Like this: Handplants with JP Walker | How-To, Photo Gallery, Photos, Uncategorized || TransWorld SNOWboarding ?


----------



## david_z (Dec 14, 2009)

Are you thinking of miller flip?

Trick Tips: How To do a Miller Flip | Snowboarder Magazine


----------



## lionel hutz (Nov 18, 2012)

like this


----------



## Skinny Bam (Sep 7, 2012)

I like these the most when people haul ass and do them off of the knuckles of huge jumps and just skim their hand on the ground


----------



## snowklinger (Aug 30, 2011)

there was a good rider edit on angry's site this preaseason where the guy was mobbing 360 and 540's like that off the 60'er knuckles, fuck yea looks fun.


----------



## lonerider (Apr 10, 2009)

snowklinger said:


> there was a good rider edit on angry's site this preaseason where the guy was mobbing 360 and 540's like that off the 60'er knuckles, fuck yea looks fun.


i wanna see! (link?)


----------



## snowklinger (Aug 30, 2011)

lonerider said:


> i wanna see! (link?)


man i searched thru his site for like 20 minutes and did not find it...I could look again...


----------



## lonerider (Apr 10, 2009)

snowklinger said:


> man i searched thru his site for like 20 minutes and did not find it...I could look again...


it's alright... yea it's hard to find things on his site (even using the search box for board reviews), that's why I was hoping you had the link.


----------



## Skinny Bam (Sep 7, 2012)

snowklinger said:


> there was a good rider edit on angry's site this preaseason where the guy was mobbing 360 and 540's like that off the 60'er knuckles, fuck yea looks fun.


Ya ive seen it in a couple vids recently and had to rewind that shit like 8 times to see exactly what they were doing, dope!

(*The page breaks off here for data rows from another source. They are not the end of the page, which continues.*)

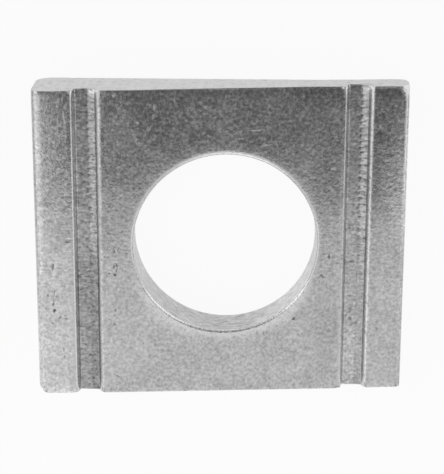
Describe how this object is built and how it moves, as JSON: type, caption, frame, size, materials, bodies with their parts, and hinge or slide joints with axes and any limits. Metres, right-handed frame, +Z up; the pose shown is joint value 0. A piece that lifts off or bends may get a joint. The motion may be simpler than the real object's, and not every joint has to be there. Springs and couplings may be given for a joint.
{
  "type": "square taper washer",
  "caption": "Square wedge-shaped steel washer with a bolt hole and marking grooves, used to level a bolt on the sloping flange of a U-section beam.",
  "frame": {"origin": "middle of the bolt hole where it opens on the smooth face", "axes": "+Z up from the smooth face, +X across the bar from its thick edge to its thin edge, +Y along the grooves"},
  "size_m": [0.036, 0.0308, 0.0059],
  "materials": {
    "steel": "rolled steel with a thin matt grey zinc coat, fine speckle and light handling marks"
  },
  "bodies": {
    "root": {"taper_washer": "steel"}
  },
  "joints": []
}
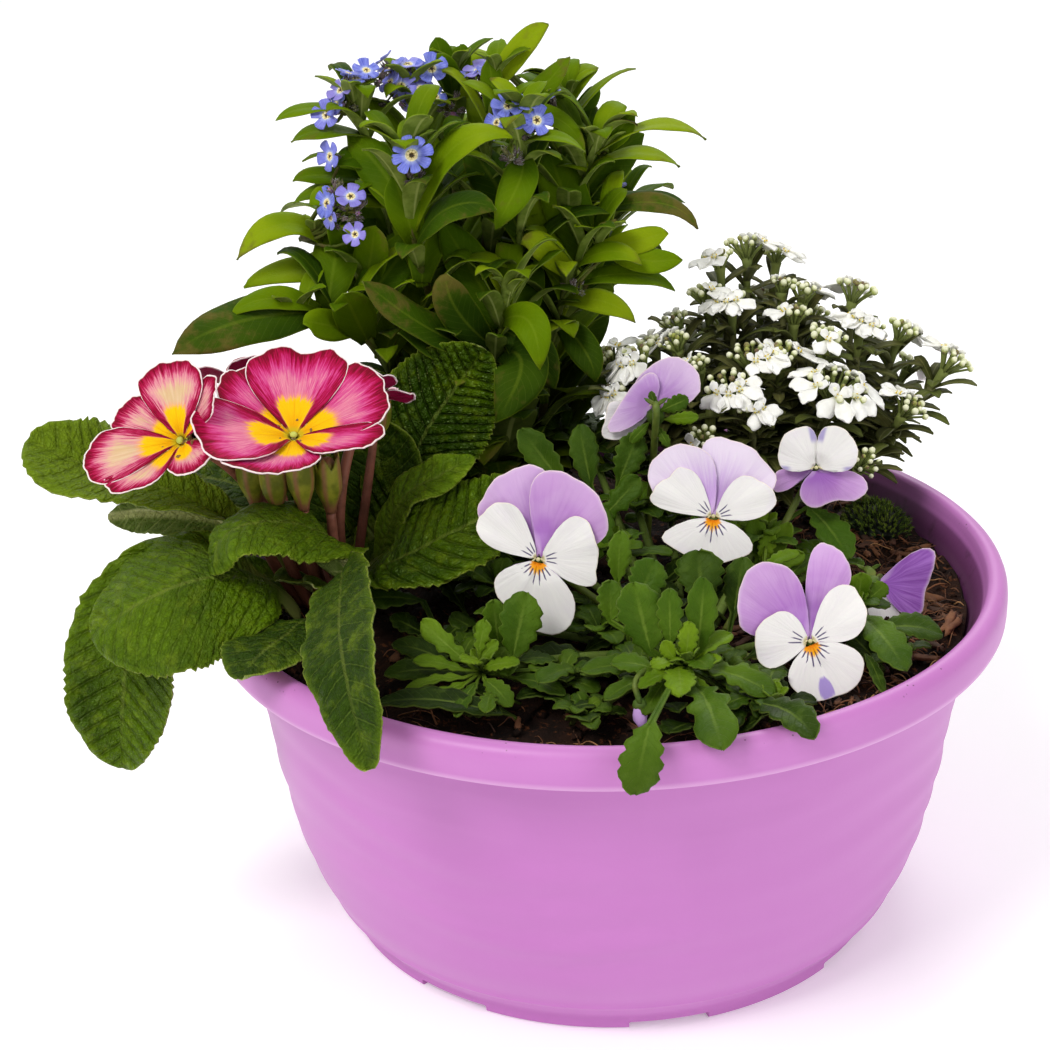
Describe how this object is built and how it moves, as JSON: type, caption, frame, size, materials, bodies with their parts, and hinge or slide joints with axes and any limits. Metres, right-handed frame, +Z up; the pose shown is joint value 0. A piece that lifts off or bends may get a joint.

Sorry lone I cant remember which ones they were either....ill search for a lil bit for you


----------



## 61ragtop (Aug 7, 2012)

Love this trick too looks dope over rollers....


----------



## zk0ot (Nov 9, 2009)

Hyped - FREE Full Length HD Snowboard Film - YouTube
watch from 9:45


----------



## Skinny Bam (Sep 7, 2012)

zk0ot said:


> Hyped - FREE Full Length HD Snowboard Film - YouTube
> watch from 9:45


Yup thats at least one of the vids im talking about. Good find :thumbsup:


----------